International Programs:  Implemented a more comprehensive and intentional study abroad application process through which students are asked to articulate how their study abroad experience will connect with academic, professional, and personal goals. 

MacPháidín Library: Successfully launched the new Flynn Discovery and Collaboration (DisCo) classroom and continued to add vendors to increase our print and digital resources available through Demand Driven Acquisitions. 

Martin Institute for Law and Society: Beyond work on the Finnegan Chair of Political Science, advanced the mission of the Center to be a leading resource on Massachusetts politics by bringing many public figures to campus during an active election year. 

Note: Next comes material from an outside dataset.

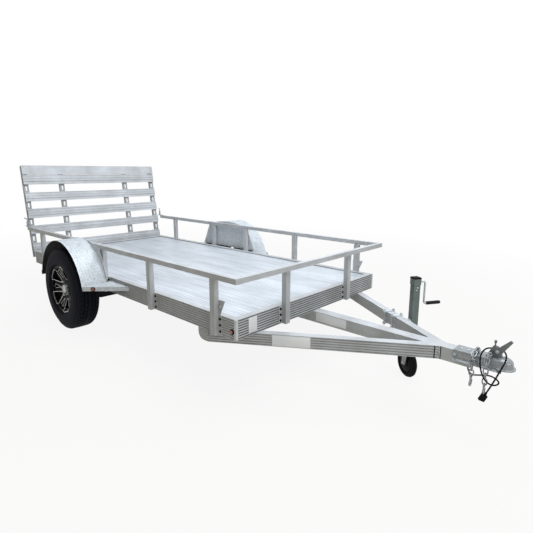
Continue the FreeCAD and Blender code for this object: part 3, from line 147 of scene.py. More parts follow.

Moreau Honors Program: Convened a committee of faculty, staff, and students that selected an interim Program Director for 2015-16, will plan for future growth and stability, and will determine the future leadership of the Program. 

Registrar:  Working collaboratively with IT, upgraded DegreeWorks and streamlined the student registration check-in process.  Proposed changes in academic policies subsequently approved by the Faculty Senate including a 2.00 requirement for the major and minor, a course repeat policy, and a new policy to allow students to declare more than one minor.